● **TASK DIRECTIONS**: The line containing "attach(made, self.body)" marks where to begin; quote it and every line after it through the end of the data, exactly as written.

● **DATASET EXCERPT**:

◆ ◆ ◆ ◆

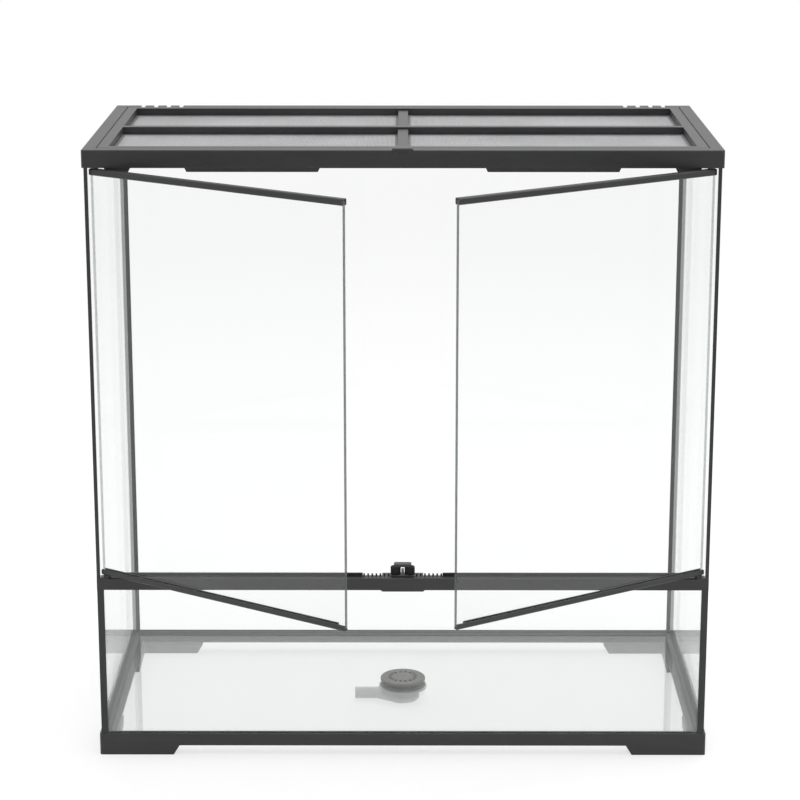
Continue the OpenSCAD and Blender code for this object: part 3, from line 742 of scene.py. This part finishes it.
SIDE_PANE = PaneGlass("pane_glass_side", facing=0.02, grazing=0.95)
BASE_PANE = PaneGlass("pane_glass_base", facing=0.08, grazing=1.0)
PANE_EDGE = GlassEdge("pane_glass_edge")
FREE_EDGE = GlassEdge("pane_glass_free_edge", colour=(0.075, 0.088, 0.085), cover=0.85)
SILICONE = Sealant("silicone_black")
SCREEN_WIRE = Wirework("screen_wire_steel")
PIN_STEEL = TurnedSteel("pin_steel")
ROLLER_RUBBER = Rubber("roller_rubber")
CUP_PLASTIC = CloudyPlastic("cup_plastic_cloudy")
GASKET_SILICONE = CloudyPlastic("gasket_silicone_milky", colour=(0.55, 0.56, 0.55), cover=0.75)
FLOOR_WHITE = StudioFloor("studio_floor_white")


class Slot(Enum):
    """The record's material slots, which new pieces keep with them."""

    GLASS = "pane_glass"
    SCREEN = "screen_mesh"
    STRAINER = "strainer_plastic"


class Rim(Enum):
    """The narrow faces round a pane, by the number of their finish on it."""

    HELD = 1
    FREE = 2


# ---------------------------------------------------------------- piece making

def dress(finish: Finish, *nodes: str) -> None:
    """Gives CAD nodes a finish.

    Args:
        finish: The finish to give.
        nodes: The nodes' names.
    """
    for name in nodes:
        node = frame["nodes"][name]
        if not node.material_slots:
            node.data.materials.append(finish.material())
        for holder in node.material_slots:
            holder.material = finish.material()
        log.info("%s: %s", name, finish.name)


def show(name: str, mesh: bmesh.types.BMesh, finishes: Iterable[Finish]) -> bpy.types.Object:
    """Turns a finished bmesh into an object of the scene.

    Args:
        name: The object's name.
        mesh: The bmesh, which is used up.
        finishes: The finishes, in the order of its faces' materials.

    Returns:
        The object.
    """
    data = bpy.data.meshes.new(name)
    mesh.to_mesh(data)
    mesh.free()
    for finish in finishes:
        data.materials.append(finish.material())
    made = bpy.data.objects.new(name, data)
    bpy.context.scene.collection.objects.link(made)
    return made


def vertices(geometry: Iterable[Any]) -> list[bmesh.types.BMVert]:
    """The vertices among what a bmesh operator returns."""
    return [item for item in geometry if isinstance(item, bmesh.types.BMVert)]


class Piece:
    """A new mesh piece while it is being shaped."""

    plain_facing = 0.9

    def __init__(self, name: str, body: str, slot: Slot) -> None:
        """Starts an empty piece.

        Args:
            name: The piece's name.
            body: The CAD body that it rides on.
            slot: The record's material slot; not used.
        """
        self.name = name
        self.body = body
        self.slot = slot
        self.mesh = bmesh.new()

    def block(self, low: Point, high: Point, arris: float = 0.0) -> list[bmesh.types.BMVert]:
        """Adds a block with its edges broken.

        Args:
            low: Its lowest corner.
            high: Its highest corner.
            arris: The width of the broken edges, or 0 for sharp ones.

        Returns:
            The block's vertices.
        """
        size = [b - a for a, b in zip(low, high)]
        middle = [(a + b) / 2 for a, b in zip(low, high)]
        made = bmesh.ops.create_cube(self.mesh, size=1.0)["verts"]
        bmesh.ops.scale(self.mesh, vec=size, verts=made)
        bmesh.ops.translate(self.mesh, vec=middle, verts=made)
        if arris > 0.0:
            edges = list({edge for vert in made for edge in vert.link_edges})
            made = self.break_edges(edges, arris)
        return made

    def break_edges(self, edges: Sequence[bmesh.types.BMEdge],
                    arris: float) -> list[bmesh.types.BMVert]:
        """Cuts one narrow flat along each edge.

        Args:
            edges: The edges to break.
            arris: The width that is cut back.

        Returns:
            The new vertices.
        """
        return bmesh.ops.bevel(self.mesh, geom=edges, offset=arris, affect="EDGES", segments=1,
                               profile=0.5, material=-1)["verts"]

    def turn(self, matrix: Matrix) -> None:
        """Moves all of the piece."""
        bmesh.ops.transform(self.mesh, matrix=matrix, verts=self.mesh.verts[:])

    def mark_rim(self, across: Point) -> None:
        """Gives the narrow faces round a pane a finish of their own.

        Args:
            across: The axis across the pane, which its two large faces look along.
        """
        self.mesh.normal_update()
        for face in self.mesh.faces:
            if abs(face.normal.dot(Vector(across))) < self.plain_facing:
                face.material_index = Rim.HELD.value

    def place(self, finishes: Sequence[Finish], replaces: Iterable[str] = ()) -> None:
        """Makes the object, rides it on its body and reports it.

        Args:
            finishes: Its finishes, in the order of its faces' materials.
            replaces: The CAD nodes that it stands for.
        """
        made = show(self.name, self.mesh, finishes)
        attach(made, self.body)
        if replaces:
            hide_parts(*replaces)
        log.info("%s: %d faces on %s", self.name, len(made.data.polygons), self.body)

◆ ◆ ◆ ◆

● **RESULT FOR THIS EXERCISE**:
        attach(made, self.body)
        if replaces:
            hide_parts(*replaces)
        log.info("%s: %d faces on %s", self.name, len(made.data.polygons), self.body)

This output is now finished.